::: RECORDS SUPPLIED :::

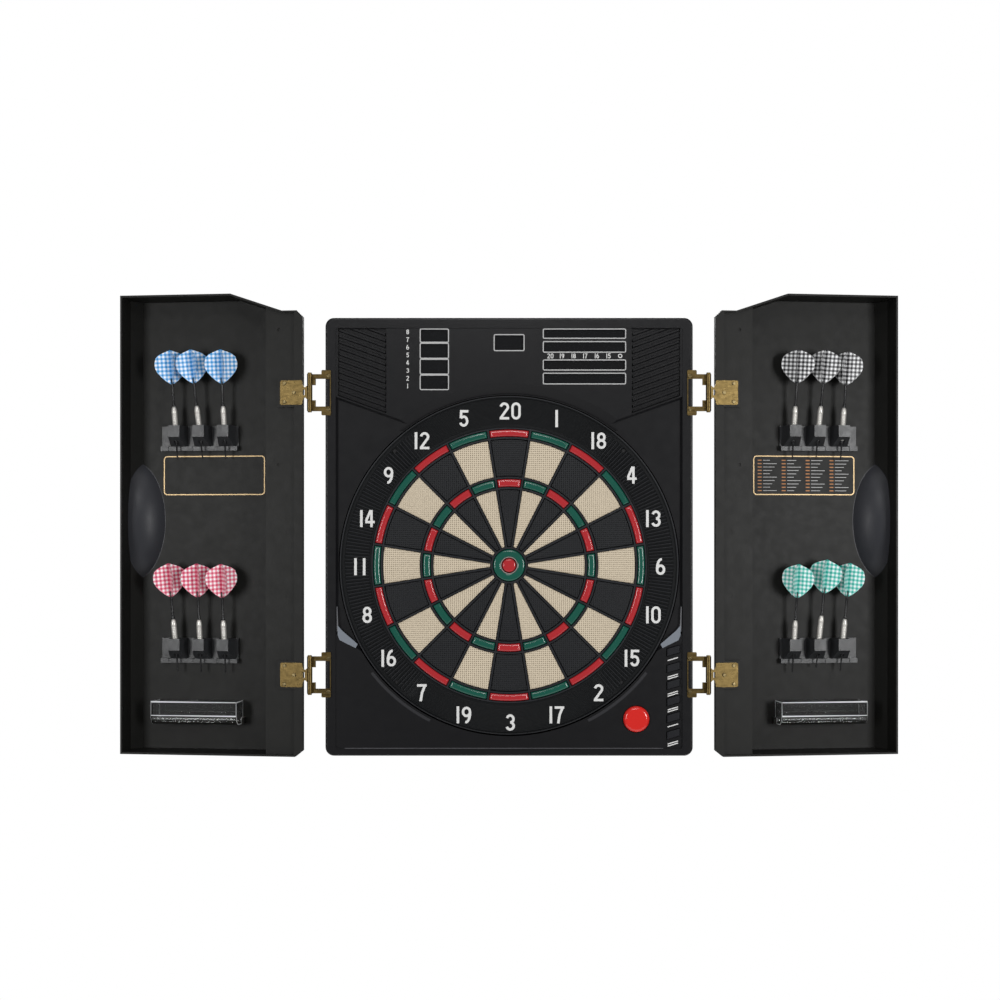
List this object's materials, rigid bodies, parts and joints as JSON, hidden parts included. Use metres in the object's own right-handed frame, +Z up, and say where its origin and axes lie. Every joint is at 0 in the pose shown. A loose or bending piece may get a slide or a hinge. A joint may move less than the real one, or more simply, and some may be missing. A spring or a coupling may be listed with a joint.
{
  "type": "electronic dartboard",
  "caption": "Wall-hung electronic dartboard in a black cabinet with two hollow doors that store soft-tip darts and spare tips.",
  "frame": {"origin": "on the flat back of the housing, where it meets the wall, on the bull's-eye axis", "axes": "+X to the player's right across both doors, +Y into the wall, +Z up"},
  "size_m": [0.9926, 0.0854, 0.5847],
  "materials": {
    "housing_plastic": "satin black moulded plastic",
    "ring_plastic": "textured black plastic",
    "web_plastic": "dark grey plastic",
    "door_plastic": "satin dark grey plastic",
    "red_segment": "glossy red plastic",
    "green_segment": "glossy green plastic",
    "black_segment": "black plastic with fine pinholes",
    "cream_segment": "cream plastic with fine pinholes",
    "button_red": "glossy red cap",
    "key_rubber": "dark grey rubber",
    "hinge_brass": "bright brass plate",
    "screw_steel": "plated steel",
    "clear_acrylic": "clear acrylic",
    "smoked_lens": "smoked acrylic",
    "pad_rubber": "black rubber",
    "contact_film": "printed film",
    "hardboard": "brown hardboard",
    "circuit_board": "green circuit board",
    "speaker_metal": "grey metal",
    "jack_plastic": "black plastic",
    "battery_case": "plain painted cell",
    "dart_metal": "bright nickel barrel with plastic flight"
  },
  "bodies": {
    "housing": {"rear_shell": "housing_plastic", "front_bezel": "housing_plastic", "catch_ring": "ring_plastic", "spider_grid": "web_plastic", "segment_pad": "pad_rubber", "contact_matrix": "contact_film", "backing_board": "hardboard", "main_board": "circuit_board", "display_board": "circuit_board", "display_lens": "smoked_lens", "speaker": "speaker_metal", "batteries": "battery_case", "power_jack": "jack_plastic", "housing_screws": "screw_steel", "hinge_frame_leaves": "hinge_brass", "hinge_pins": "hinge_brass", "frame_hinge_screws": "screw_steel", "key_mat": "key_rubber", "button_spring": "screw_steel"},
    "left_door": {"left_door_shell": "door_plastic", "left_hinge_leaves": "hinge_brass", "left_door_screws": "screw_steel", "left_dart_holders": "door_plastic"},
    "right_door": {"right_door_shell": "door_plastic", "right_hinge_leaves": "hinge_brass", "right_door_screws": "screw_steel", "right_dart_holders": "door_plastic"},
    "left_tray": {"left_tray": "clear_acrylic"},
    "right_tray": {"right_tray": "clear_acrylic"},
    "battery_door": {"battery_door": "housing_plastic"},
    "red_button": {"red_button": "button_red"},
    "key_1": {"key_1": "key_rubber"},
    "key_2": {"key_2": "key_rubber"},
    "key_3": {"key_3": "key_rubber"},
    "key_4": {"key_4": "key_rubber"},
    "key_5": {"key_5": "key_rubber"},
    "key_6": {"key_6": "key_rubber"},
    "doubles_red": {"doubles_red": "red_segment"},
    "doubles_green": {"doubles_green": "green_segment"},
    "trebles_red": {"trebles_red": "red_segment"},
    "trebles_green": {"trebles_green": "green_segment"},
    "outer_singles_black": {"outer_singles_black": "black_segment"},
    "outer_singles_cream": {"outer_singles_cream": "cream_segment"},
    "inner_singles_black": {"inner_singles_black": "black_segment"},
    "inner_singles_cream": {"inner_singles_cream": "cream_segment"},
    "outer_bull": {"outer_bull": "green_segment"},
    "inner_bull": {"inner_bull": "red_segment"},
    "dart_blue_1": {"dart_blue_1": "dart_metal"},
    "dart_blue_2": {"dart_blue_2": "dart_metal"},
    "dart_blue_3": {"dart_blue_3": "dart_metal"},
    "dart_red_1": {"dart_red_1": "dart_metal"},
    "dart_red_2": {"dart_red_2": "dart_metal"},
    "dart_red_3": {"dart_red_3": "dart_metal"},
    "dart_black_1": {"dart_black_1": "dart_metal"},
    "dart_black_2": {"dart_black_2": "dart_metal"},
    "dart_black_3": {"dart_black_3": "dart_metal"},
    "dart_teal_1": {"dart_teal_1": "dart_metal"},
    "dart_teal_2": {"dart_teal_2": "dart_metal"},
    "dart_teal_3": {"dart_teal_3": "dart_metal"}
  },
  "joints": [
    {"name": "left_door_swing", "type": "hinge", "parent": "housing", "child": "left_door", "pos_m": [-0.2506, -0.082, 0], "axis": [0, 0, 1], "range_deg": [0, 187]},
    {"name": "right_door_swing", "type": "hinge", "parent": "housing", "child": "right_door", "pos_m": [0.2506, -0.082, 0], "axis": [0, 0, -1], "range_deg": [0, 187]},
    {"name": "left_tray_tilt", "type": "hinge", "parent": "left_door", "child": "left_tray", "pos_m": [-0.40092, -0.02213, -0.2005], "axis": [0.9925, -0.1219, 0], "range_deg": [0, 35]},
    {"name": "right_tray_tilt", "type": "hinge", "parent": "right_door", "child": "right_tray", "pos_m": [0.40092, -0.02213, -0.2005], "axis": [0.9925, 0.1219, 0], "range_deg": [0, 35]},
    {"name": "red_button_press", "type": "slide", "parent": "housing", "child": "red_button", "axis": [0, 1, 0], "range_m": [0, 0.003], "stiffness_N_per_m": 500, "deforming": ["button_spring"]},
    {"name": "key_1_press", "type": "slide", "parent": "housing", "child": "key_1", "axis": [0, 1, 0], "range_m": [0, 0.0015], "stiffness_N_per_m": 400},
    {"name": "key_2_press", "type": "slide", "parent": "housing", "child": "key_2", "axis": [0, 1, 0], "range_m": [0, 0.0015], "stiffness_N_per_m": 400},
    {"name": "key_3_press", "type": "slide", "parent": "housing", "child": "key_3", "axis": [0, 1, 0], "range_m": [0, 0.0015], "stiffness_N_per_m": 400},
    {"name": "key_4_press", "type": "slide", "parent": "housing", "child": "key_4", "axis": [0, 1, 0], "range_m": [0, 0.0015], "stiffness_N_per_m": 400},
    {"name": "key_5_press", "type": "slide", "parent": "housing", "child": "key_5", "axis": [0, 1, 0], "range_m": [0, 0.0015], "stiffness_N_per_m": 400},
    {"name": "key_6_press", "type": "slide", "parent": "housing", "child": "key_6", "axis": [0, 1, 0], "range_m": [0, 0.0015], "stiffness_N_per_m": 400},
    {"name": "doubles_red_press", "type": "slide", "parent": "housing", "child": "doubles_red", "axis": [0, 1, 0], "range_m": [0, 0.0015], "stiffness_N_per_m": 1500},
    {"name": "doubles_green_press", "type": "slide", "parent": "housing", "child": "doubles_green", "axis": [0, 1, 0], "range_m": [0, 0.0015], "stiffness_N_per_m": 1500},
    {"name": "trebles_red_press", "type": "slide", "parent": "housing", "child": "trebles_red", "axis": [0, 1, 0], "range_m": [0, 0.0015], "stiffness_N_per_m": 1500},
    {"name": "trebles_green_press", "type": "slide", "parent": "housing", "child": "trebles_green", "axis": [0, 1, 0], "range_m": [0, 0.0015], "stiffness_N_per_m": 1500},
    {"name": "outer_singles_black_press", "type": "slide", "parent": "housing", "child": "outer_singles_black", "axis": [0, 1, 0], "range_m": [0, 0.0015], "stiffness_N_per_m": 1500},
    {"name": "outer_singles_cream_press", "type": "slide", "parent": "housing", "child": "outer_singles_cream", "axis": [0, 1, 0], "range_m": [0, 0.0015], "stiffness_N_per_m": 1500},
    {"name": "inner_singles_black_press", "type": "slide", "parent": "housing", "child": "inner_singles_black", "axis": [0, 1, 0], "range_m": [0, 0.0015], "stiffness_N_per_m": 1500},
    {"name": "inner_singles_cream_press", "type": "slide", "parent": "housing", "child": "inner_singles_cream", "axis": [0, 1, 0], "range_m": [0, 0.0015], "stiffness_N_per_m": 1500},
    {"name": "outer_bull_press", "type": "slide", "parent": "housing", "child": "outer_bull", "axis": [0, 1, 0], "range_m": [0, 0.0015], "stiffness_N_per_m": 1500},
    {"name": "inner_bull_press", "type": "slide", "parent": "housing", "child": "inner_bull", "axis": [0, 1, 0], "range_m": [0, 0.0015], "stiffness_N_per_m": 1500},
    {"name": "battery_door_slide", "type": "slide", "parent": "housing", "child": "battery_door", "axis": [0, 0, -1], "range_m": [0, 0.01]},
    {"name": "dart_blue_1_lift", "type": "slide", "parent": "left_door", "child": "dart_blue_1", "axis": [-0.0342, -0.0923, 0.9951], "range_m": [0, 0.045]},
    {"name": "dart_blue_2_lift", "type": "slide", "parent": "left_door", "child": "dart_blue_2", "axis": [-0.0978, -0.0842, 0.9916], "range_m": [0, 0.045]},
    {"name": "dart_blue_3_lift", "type": "slide", "parent": "left_door", "child": "dart_blue_3", "axis": [-0.0515, -0.0902, 0.9946], "range_m": [0, 0.045]},
    {"name": "dart_red_1_lift", "type": "slide", "parent": "left_door", "child": "dart_red_1", "axis": [-0.029, -0.093, 0.9952], "range_m": [0, 0.045]},
    {"name": "dart_red_2_lift", "type": "slide", "parent": "left_door", "child": "dart_red_2", "axis": [-0.0255, -0.0934, 0.9953], "range_m": [0, 0.045]},
    {"name": "dart_red_3_lift", "type": "slide", "parent": "left_door", "child": "dart_red_3", "axis": [-0.0721, -0.0875, 0.9935], "range_m": [0, 0.045]},
    {"name": "dart_black_1_lift", "type": "slide", "parent": "right_door", "child": "dart_black_1", "axis": [0.0446, -0.091, 0.9948], "range_m": [0, 0.045]},
    {"name": "dart_black_2_lift", "type": "slide", "parent": "right_door", "child": "dart_black_2", "axis": [0.079, -0.0866, 0.9931], "range_m": [0, 0.045]},
    {"name": "dart_black_3_lift", "type": "slide", "parent": "right_door", "child": "dart_black_3", "axis": [0.0497, -0.0904, 0.9947], "range_m": [0, 0.045]},
    {"name": "dart_teal_1_lift", "type": "slide", "parent": "right_door", "child": "dart_teal_1", "axis": [0.0446, -0.091, 0.9948], "range_m": [0, 0.045]},
    {"name": "dart_teal_2_lift", "type": "slide", "parent": "right_door", "child": "dart_teal_2", "axis": [0.0859, -0.0858, 0.9926], "range_m": [0, 0.045]},
    {"name": "dart_teal_3_lift", "type": "slide", "parent": "right_door", "child": "dart_teal_3", "axis": [0.0721, -0.0875, 0.9935], "range_m": [0, 0.045]}
  ]
}
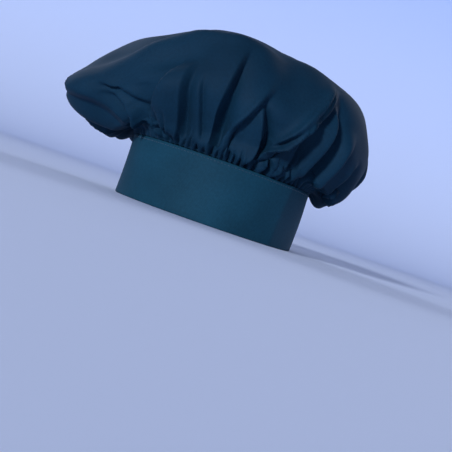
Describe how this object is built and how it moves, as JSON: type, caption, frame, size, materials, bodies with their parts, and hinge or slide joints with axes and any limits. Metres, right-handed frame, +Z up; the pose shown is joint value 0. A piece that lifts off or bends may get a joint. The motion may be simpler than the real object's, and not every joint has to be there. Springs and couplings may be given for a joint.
{
  "type": "mushroom chef hat",
  "caption": "Cloth kitchen hat with a wide plain band and a large soft round crown gathered into it that hangs over the band on both sides.",
  "frame": {"origin": "centre of the hat's outer box in plan, on the surface that the band stands on", "axes": "+Z up, +Y towards the back of the hat, +X towards the wearer's left"},
  "size_m": [0.2952, 0.2666, 0.177],
  "materials": {
    "crown_cloth": "dark teal blue poly-cotton twill, woven, matte, single cloth",
    "band_cloth": "dark teal blue poly-cotton twill, woven, matte, doubled and pressed"
  },
  "bodies": {
    "root": {"crown": "crown_cloth", "band": "band_cloth"}
  },
  "joints": []
}
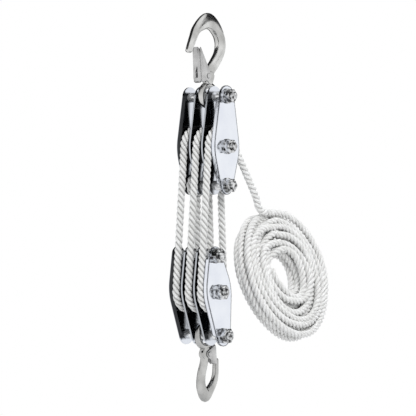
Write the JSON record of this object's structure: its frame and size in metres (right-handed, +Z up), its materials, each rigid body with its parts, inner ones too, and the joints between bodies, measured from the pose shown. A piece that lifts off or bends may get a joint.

:::

WORK TO DO: Pick every line with "caption" in it and copy it.

THE REPLY:
  "caption": "Wall-hung electronic dartboard in a black cabinet with two hollow doors that store soft-tip darts and spare tips.",
Describe how this object is built and how it moves, as JSON: type, caption, frame, size, materials, bodies with their parts, and hinge or slide joints with axes and any limits. Metres, right-handed frame, +Z up; the pose shown is joint value 0. A piece that lifts off or bends may get a joint. The motion may be simpler than the real object's, and not every joint has to be there. Springs and couplings may be given for a joint.
  "caption": "Cloth kitchen hat with a wide plain band and a large soft round crown gathered into it that hangs over the band on both sides.",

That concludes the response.